Covid. The State’s economic and revenue forecasts assume continued improvement in the Covid pandemic. If new variants cause a new wave of lockdowns, if schools shut down, or if there are other serious economic disruptions from the pandemic, it will affect the state’s revenues. However, Shaufele emphasized that Maryland’s high vaccination rate and continued improvement in vaccination rates will help avoid new Covid-related revenue losses.
Inflation is a concern. In the past year supply chain issues and wage pressure has caused inflation to notch up. Schaufele believes that the price increases are mostly transient but will continue for next year.
Federal debt and deficits are another concern. Traditional economic theory holds that government debt will crowd out private investment and economic growth will slow after Covid recovery. Physical and human infrastructure investments, if done right, would help to build sustainable growth and hold federal deficits down.
Federal Risks. Congress has now passed a Continuing Resolution to keep government funded through December 3. However, there’s still a risk that fiscal brinkmanship on Capitol Hill will disrupt the economy. A federal shutdown, or a federal debt crisis would harm Maryland’s economy and would reduce the revenue estimates.
How much of the increase is ongoing? To the extent the revenue increase is a one-time burst, the state will be reluctant to commit to ongoing spending increases. Some of the increase in individual income taxes relates to capital gains income. Capital gains are notoriously volatile. They can shoot up in one year and then collapse unpredictably all at once.
What about Spending Affordability? Each December, the legislature sets a “Spending Affordability” target to limit the growth of government expenditures. In the past, the Spending Affordability target has been tied to the growth of personal income, or to the magnitude of the state’s “structural” budget deficit (ongoing expenditures over ongoing revenues). A restrictive Spending Affordability target could limit the amount of the new revenues that could be used for expenditures in the upcoming budget.
One-time expenditures. The state is likely to reserve some of the additional revenue for one-time expenditures. This strategy is intended to make use of a temporary surplus without increasing the level of ongoing spending.

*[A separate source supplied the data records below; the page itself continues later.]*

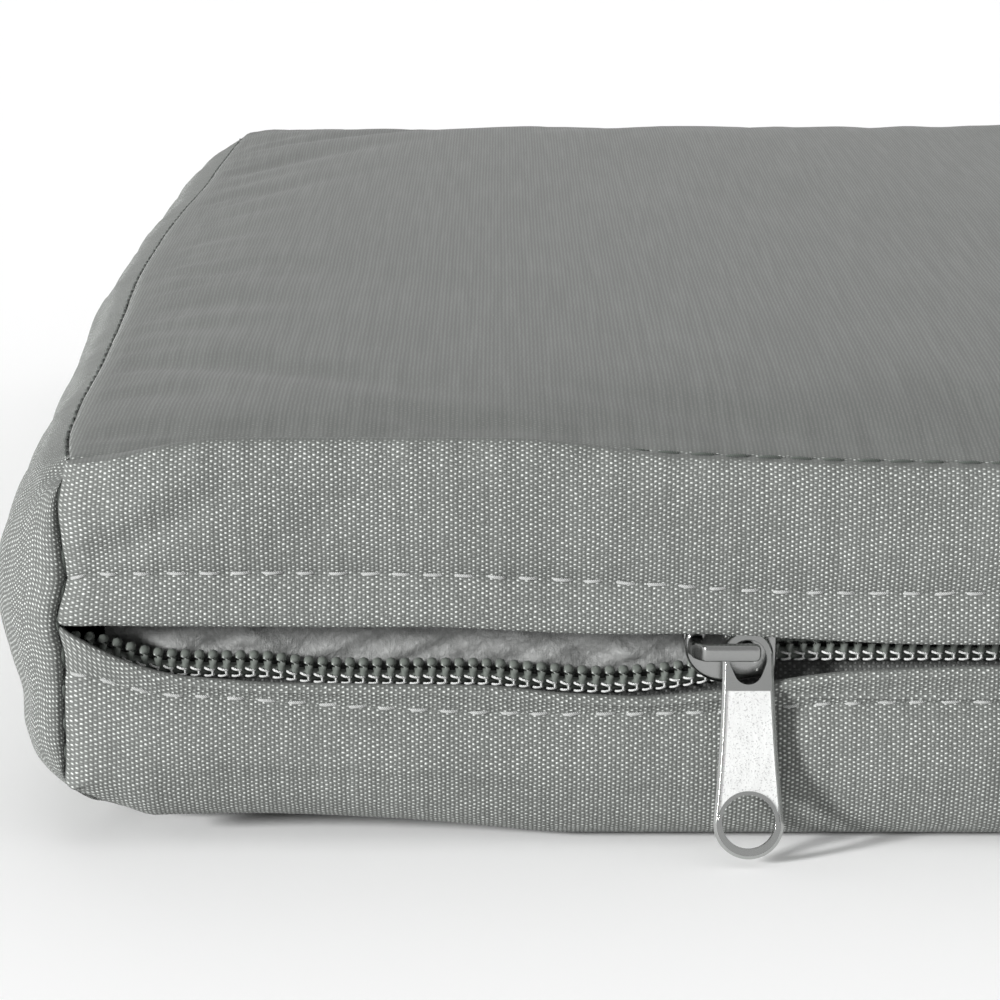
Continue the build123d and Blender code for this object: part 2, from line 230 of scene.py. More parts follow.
class Nodes:
    """Adds nodes to a tree. A node's values are numbers, colours, or the sockets that they come from."""

    def __init__(self, tree):
        """Keeps the tree that the nodes go into."""
        self.tree = tree

    def put(self, socket, value):
        """Gives a socket its value."""
        if isinstance(value, bpy.types.NodeSocket):
            self.tree.links.new(value, socket)
        else:
            socket.default_value = value

    def fill(self, node, **values):
        """Sets a node's properties and inputs by name: an underscore stands for a space in an input's."""
        for key, value in values.items():
            if hasattr(node, key):
                setattr(node, key, value)
            else:
                self.put(node.inputs[key.replace("_", " ")], value)

    def add(self, kind, *in_order, **values):
        """Adds a node, with inputs set in order and by name."""
        node = self.tree.nodes.new(kind)
        self.fill(node, **values)
        for socket, value in zip(node.inputs, in_order):
            self.put(socket, value)
        return node

    def maths(self, operation, *values):
        """The result of a maths node."""
        return self.add("ShaderNodeMath", *values, operation=operation).outputs[0]

    def plus(self, total, value, weight):
        """A total with a weighted value added to it."""
        return self.maths("ADD", total, self.maths("MULTIPLY", value, weight))

    def split(self, vector):
        """A vector's three parts."""
        return self.add("ShaderNodeSeparateXYZ", vector).outputs

    def ramp(self, value, low, high, from_value, to_value):
        """A smooth change between two values as a socket goes from low to high."""
        return self.add("ShaderNodeMapRange", interpolation_type="SMOOTHSTEP", Value=value, From_Min=low,
                        From_Max=high, To_Min=from_value, To_Max=to_value).outputs["Result"]

    def noise(self, vector, scale, detail=3.0, roughness=0.55, mapping=(1, 1, 1)):
        """A noise value along a vector, stretched by a mapping."""
        place = self.add("ShaderNodeMapping", Scale=mapping, Vector=vector).outputs[0]
        return self.add("ShaderNodeTexNoise", Scale=scale, Detail=detail, Roughness=roughness,
                        Vector=place).outputs["Fac"]

    def mix(self, factor, first, second):
        """A colour between two."""
        node = self.add("ShaderNodeMix", data_type="RGBA", Factor=factor)
        self.put(node.inputs[6], (*first, 1))
        self.put(node.inputs[7], (*second, 1))
        return node.outputs[2]

    def bump(self, height, strength, distance):
        """A surface direction, bumped by a height over a distance in millimetres."""
        return self.add("ShaderNodeBump", Strength=strength, Distance=distance * MM, Height=height).outputs[0]


def new_material(name):
    """A material, its shader and its nodes."""
    material = bpy.data.materials.new(name)
    material.use_nodes = True
    return material, material.node_tree.nodes["Principled BSDF"], Nodes(material.node_tree)


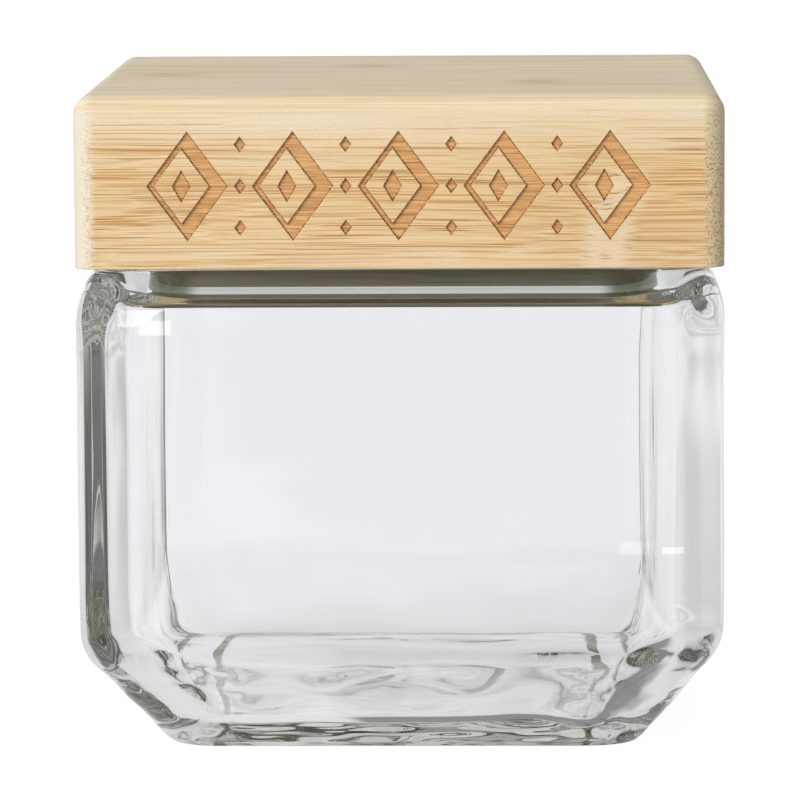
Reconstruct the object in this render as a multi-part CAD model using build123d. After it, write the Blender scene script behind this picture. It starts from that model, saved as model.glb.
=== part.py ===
from build123d import *
import math
import os

# A square glass storage jar with a thick bamboo lid that lifts straight off.
# Millimetres. The origin is the middle of the foot, +Z is up, and the lid's
# engraved side faces -Y.

# Glass, outside
jar_width = 101.0
jar_height = 77.2
jar_corner_radius = 7.0
bevel_inset = 13.3
bevel_rise = 16.75
bevel_top_radius = 8.0
foot_radius = 3.0
shoulder_radius = 14.0
rim_inset = 3.5
rim_edge_radius = 0.7

# Glass, inside
mouth_width = 89.0
mouth_corner_radius = 13.4
mouth_land = 5.4
wall = 4.4
cavity_corner_radius = 10.5
neck_slope_height = 1.0
neck_edge_radius = 0.6
neck_foot_radius = 1.2
floor_thickness = 5.5
bevel_glass = 4.6
floor_radius = 4.0
inner_bevel_radius = 5.0

# Shallow hollow under the foot, which leaves a flat ring to stand on
foot_ring_width = 7.0
push_up_depth = 1.2
push_up_slope = 1.6

# Lid: two layers of bamboo, glued with their dense faces together
lid_width = 100.0
upper_board_height = 11.3
lower_board_height = 15.4
lid_corner_radius = 3.2
lid_edge_radius = 3.0
lid_bottom_chamfer = 0.15

# Locating plug under the lid, and its silicone seal
plug_clearance = 1.0
plug_depth = 6.4
plug_bottom_chamfer = 0.4
seal_drop = 4.3
seal_height = 0.8
groove_depth = 1.8
seal_root_clearance = 0.1
seal_glass_clearance = 0.2
seal_lip_height = 0.6
seal_lip_radius = 0.25

# Engraved border on the front of the lid: a row of lozenges with a heart in
# each, and small lozenges above, between and below
lozenge_count = 5
lozenge_pitch = 16.2
lozenge_width = 12.6
lozenge_height = 17.0
heavy_stroke = 3.0
light_stroke = 1.2
heart_width = 3.0
heart_height = 5.2
bead_width = 1.9
bead_height = 2.6
bead_rise = 6.4
border_drop = 13.9
engraving_depth = 0.5
engraving_draft = 25.0

# Worked out from the sizes above
jar_half = jar_width / 2
shoulder_drop = math.sqrt(shoulder_radius**2 - (shoulder_radius - rim_inset) ** 2)
shoulder_start = jar_height - shoulder_drop
rim_half = jar_half - rim_inset
foot_half = jar_half - bevel_inset
cavity_half = jar_half - wall
land_bottom = jar_height - mouth_land
neck_start = land_bottom - neck_slope_height
glue_line = jar_height + lower_board_height
lid_top = glue_line + upper_board_height

# The inner bevel runs alongside the outer one, one glass thickness in
bevel_angle = math.atan2(bevel_rise, bevel_inset)
inner_bevel_x = foot_half - bevel_glass * math.sin(bevel_angle)
inner_bevel_z = bevel_glass * math.cos(bevel_angle)
floor_half = inner_bevel_x + (floor_thickness - inner_bevel_z) / math.tan(bevel_angle)
inner_bevel_end = inner_bevel_z + (cavity_half - inner_bevel_x) * math.tan(bevel_angle)

# Edges are picked by their height, to within this
level_tolerance = 0.01


def square_body(profile):
    """A body with the same outline from the front and from the side."""
    front = extrude(profile, jar_width, both=True)
    return front & front.rotate(Axis.Z, 90)


def round_corners(body, radius):
    """Round the edges of a square body that run up its four corners."""
    chains = [edge for edge in body.edges() if math.isclose(abs((edge @ 0.5).X), abs((edge @ 0.5).Y))]
    return fillet(chains, radius)


def round_level_edge(body, height, radius):
    """Round the edges of a body that lie flat at a height."""
    low, high = height - level_tolerance, height + level_tolerance
    edges = [
        edge
        for edge in body.edges()
        if edge.bounding_box().min.Z > low and edge.bounding_box().max.Z < high
    ]
    return fillet(edges, radius)


def bevel_corner(sketch, at_x, at_z, radius):
    """Round one corner of a profile, picked by its place."""
    corner = sketch.vertices().sort_by_distance((at_x, at_z))[0]
    return fillet(corner, radius)


def outer_body():
    """The jar's outside: bevelled foot, upright walls and a rounded shoulder."""
    with BuildSketch(Plane.XZ) as profile:
        with BuildLine():
            Polyline((0, 0), (foot_half, 0), (jar_half, bevel_rise), (jar_half, shoulder_start))
            RadiusArc((jar_half, shoulder_start), (rim_half, jar_height), -shoulder_radius)
            Polyline((rim_half, jar_height), (0, jar_height), (0, 0))
        make_face()
        bevel_corner(profile, jar_half, bevel_rise, bevel_top_radius)
        mirror(about=Plane.YZ)
    body = round_corners(square_body(profile.sketch), jar_corner_radius)
    body = round_level_edge(body, 0, foot_radius)
    return round_level_edge(body, jar_height, rim_edge_radius)


def cavity_outline(half_width, height):
    """The cavity's rounded square, at a height."""
    return Pos(0, 0, height) * RectangleRounded(2 * half_width, 2 * half_width, cavity_corner_radius)


def cavity():
    """The space inside the walls, from the floor to the foot of the neck."""
    wall_foot = cavity_outline(cavity_half, inner_bevel_end)
    bevel = loft([cavity_outline(floor_half, floor_thickness), wall_foot], ruled=True)
    body = bevel + extrude(wall_foot, neck_start - inner_bevel_end)
    body = round_level_edge(body, inner_bevel_end, inner_bevel_radius)
    return round_level_edge(body, floor_thickness, floor_radius)


def mouth_outline(gap):
    """The mouth's rounded square, drawn in by a gap all round."""
    return RectangleRounded(mouth_width - 2 * gap, mouth_width - 2 * gap, mouth_corner_radius - gap)


def inside():
    """Everything that is empty in the jar: cavity, sloping neck and mouth."""
    neck_foot = cavity_outline(cavity_half, neck_start)
    neck = loft([neck_foot, Pos(0, 0, land_bottom) * mouth_outline(0)], ruled=True)
    mouth = Pos(0, 0, land_bottom) * extrude(mouth_outline(0), mouth_land)
    body = round_level_edge(cavity() + neck + mouth, neck_start, neck_foot_radius)
    return round_level_edge(body, land_bottom, neck_edge_radius)


def push_up():
    """The shallow hollow under the foot."""
    width = 2 * (foot_half - foot_ring_width)
    top_width = width - 2 * push_up_slope
    low = RectangleRounded(width, width, jar_corner_radius)
    high = RectangleRounded(top_width, top_width, jar_corner_radius - push_up_slope)
    return loft([low, Pos(0, 0, push_up_depth) * high], ruled=True)


def glass_jar():
    return outer_body() - inside() - push_up()


def board(bottom, height):
    """One layer of the lid, with rounded corners."""
    outline = RectangleRounded(lid_width, lid_width, lid_corner_radius)
    return Pos(0, 0, bottom) * extrude(outline, height)


def lozenge(width, height, at_x=0.0, at_z=0.0):
    """A diamond on the lid's front, drawn in the plane of that face."""
    corners = [(width / 2, 0), (0, height / 2), (-width / 2, 0), (0, -height / 2)]
    return Pos(at_x, at_z) * make_face(Polyline(*corners, close=True))


def border_motif(at_x):
    """One lozenge with a light left side, a heavy right side and a heart."""
    inner_width = lozenge_width - light_stroke - heavy_stroke
    inner_height = lozenge_height * inner_width / lozenge_width
    inner_x = at_x + (light_stroke - heavy_stroke) / 2
    frame = lozenge(lozenge_width, lozenge_height, at_x) - lozenge(inner_width, inner_height, inner_x)
    return [frame, lozenge(heart_width, heart_height, inner_x)]


def engraving():
    """The cutters of the engraved border, with slightly sloped sides."""
    first_x = -(lozenge_count - 1) / 2 * lozenge_pitch
    outlines = []
    for number in range(lozenge_count):
        outlines += border_motif(first_x + number * lozenge_pitch)
    for number in range(lozenge_count - 1):
        between_x = first_x + (number + 0.5) * lozenge_pitch
        for rise in (-bead_rise, 0, bead_rise):
            outlines.append(lozenge(bead_width, bead_height, between_x, rise))
    front = Plane((0, -lid_width / 2, lid_top - border_drop), x_dir=(1, 0, 0), z_dir=(0, -1, 0))
    return [
        extrude(front * outline, -engraving_depth, taper=engraving_draft) for outline in outlines
    ]


def lid_upper_board():
    body = board(glue_line, upper_board_height)
    return round_level_edge(body, lid_top, lid_edge_radius) - engraving()


def lid_lower_board():
    body = board(jar_height, lower_board_height)
    body = chamfer(body.faces().sort_by(Axis.Z)[0].edges(), lid_bottom_chamfer)
    return body - engraving()


def lid_plug():
    """The board glued under the lid, with the seal's groove round it."""
    body = Pos(0, 0, jar_height - plug_depth) * extrude(mouth_outline(plug_clearance), plug_depth)
    body = chamfer(body.faces().sort_by(Axis.Z)[0].edges(), plug_bottom_chamfer)
    groove = mouth_outline(0) - mouth_outline(plug_clearance + groove_depth)
    return body - Pos(0, 0, jar_height - seal_drop - seal_height) * extrude(groove, seal_height)


def seal_ring():
    """A flat root in the groove and a rounded lip that meets the glass."""
    bottom = jar_height - seal_drop - seal_height
    root_gap = plug_clearance + groove_depth - seal_root_clearance
    root = mouth_outline(plug_clearance) - mouth_outline(root_gap)
    lip = mouth_outline(seal_glass_clearance) - mouth_outline(root_gap)
    lip_body = extrude(lip, seal_lip_height)
    for face in (lip_body.faces().sort_by(Axis.Z)[0], lip_body.faces().sort_by(Axis.Z)[-1]):
        lip_body = fillet(lip_body.edges() & face.outer_wire().edges(), seal_lip_radius)
    lip_bottom = bottom + (seal_height - seal_lip_height) / 2
    return Pos(0, 0, bottom) * extrude(root, seal_height) + Pos(0, 0, lip_bottom) * lip_body


pieces = {
    "glass_jar": glass_jar(),
    "lid_lower_board": lid_lower_board(),
    "lid_upper_board": lid_upper_board(),
    "lid_plug": lid_plug(),
    "seal_ring": seal_ring(),
}

os.makedirs("parts", exist_ok=True)
for name, piece in pieces.items():
    export_step(piece, f"parts/{name}.step")
    print(name, "volume", round(piece.volume), "mm3")
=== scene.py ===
# %% [markdown]
# # A square glass storage jar with a bamboo lid
# The jar is thick moulded glass with a bevelled foot. The lid is a block of laminated
# bamboo with a border engraved on its front, and a plug with a silicone seal that sits in
# the jar's mouth. The measured solids come from the frame. This script dresses them: the
# lid's pieces keep their measured meshes and get bamboo, and the jar gets a finer mesh of
# its own, because real glass is never quite flat and that is what makes it look like glass.

# %% Load the measured frame
import math
import bpy
from mathutils import Matrix, Vector, noise


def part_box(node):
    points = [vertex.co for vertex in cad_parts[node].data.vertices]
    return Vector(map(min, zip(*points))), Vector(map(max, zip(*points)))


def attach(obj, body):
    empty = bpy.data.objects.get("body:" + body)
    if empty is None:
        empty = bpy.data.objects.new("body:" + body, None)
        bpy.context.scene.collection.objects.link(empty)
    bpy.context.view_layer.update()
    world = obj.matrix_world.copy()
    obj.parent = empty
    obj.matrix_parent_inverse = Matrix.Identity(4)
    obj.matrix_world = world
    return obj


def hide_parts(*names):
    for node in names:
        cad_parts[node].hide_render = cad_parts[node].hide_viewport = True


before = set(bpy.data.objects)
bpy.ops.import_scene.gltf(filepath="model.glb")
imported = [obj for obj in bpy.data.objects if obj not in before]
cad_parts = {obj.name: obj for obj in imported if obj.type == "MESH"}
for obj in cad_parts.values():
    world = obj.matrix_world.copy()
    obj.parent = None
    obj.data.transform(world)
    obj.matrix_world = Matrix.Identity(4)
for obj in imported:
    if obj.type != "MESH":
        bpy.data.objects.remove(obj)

MM = 0.001
scene = bpy.context.scene
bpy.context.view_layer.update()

# %% [markdown]
# ## Camera
# The photograph is a long-lens product shot from a little above the lid. A long lens keeps
# upright edges upright, and the small tilt shows a sliver of the lid's top. The camera's
# place and its three small turns were worked out from the lid's edges and the jar's sides.

# %% Camera
camera_place = Vector((18.25, -834.7, 158.5)) * MM
turned_left, tilted_down, rolled = 0.0232, 0.1287, -0.0058
lens_mm = 231.4

camera_data = bpy.data.cameras.new("camera")
camera_data.lens = lens_mm
camera_data.clip_end = 50
camera = bpy.data.objects.new("camera", camera_data)
camera.matrix_world = (
    Matrix.Translation(camera_place)
    @ Matrix.Rotation(turned_left, 4, "Z")
    @ Matrix.Rotation(math.pi / 2 - tilted_down, 4, "X")
    @ Matrix.Rotation(rolled, 4, "Z")
)
scene.collection.objects.link(camera)
scene.camera = camera
scene.view_settings.view_transform = "Standard"
print("camera stands", round(camera_place.length, 3), "m from the middle of the foot")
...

- “PAYGO” Capital. “Pay-as-you-go,” or PAYGO capital means using cash for capital projects instead of using debt financing. We may well see the capital program increased through the use of PAYGO. Some likely recipients could be school construction, housing programs, higher education projects, environmental projects, local projects (including state funding for nonprofits’ capital projects), and transportation projects.
- Funding long-term liabilities. Another way the state may use one-time money would be to make payments towards future liabilities, such as pension and retiree health insurance costs.
- Reserve funds. The State may choose to sock away some of the added revenue in the “Rainy Day Fund” to buffer future revenue downturns, the Catastrophic Event Fund to finance government costs in a natural disaster or other emergency, or in one of several special-purpose reserve funds.
Over the next couple months, Governor Hogan and the Department of Budget and Management will be assembling the proposed budget for fiscal year 2023. Until the Governor presents the budget on January 19, that process unfolds largely behind closed doors. In its 2022 session, the legislature will not have the ability to add items to the Governor’s proposed budget. Under a constitutional amendment approved last year, the legislature will have that power starting in 2023.
If there is something your nonprofit would like to see added to the budget, you need to persuade the Governor, the Budget Secretary and/or the relevant state agency head to support that item.
With these preliminary revenue estimates in place, we expect those discussions will be underway behind the scenes very shortly.
There is an unusually large amount of revenue available this year. But you still need proactive and effective advocacy right now to get favorable consideration for your item.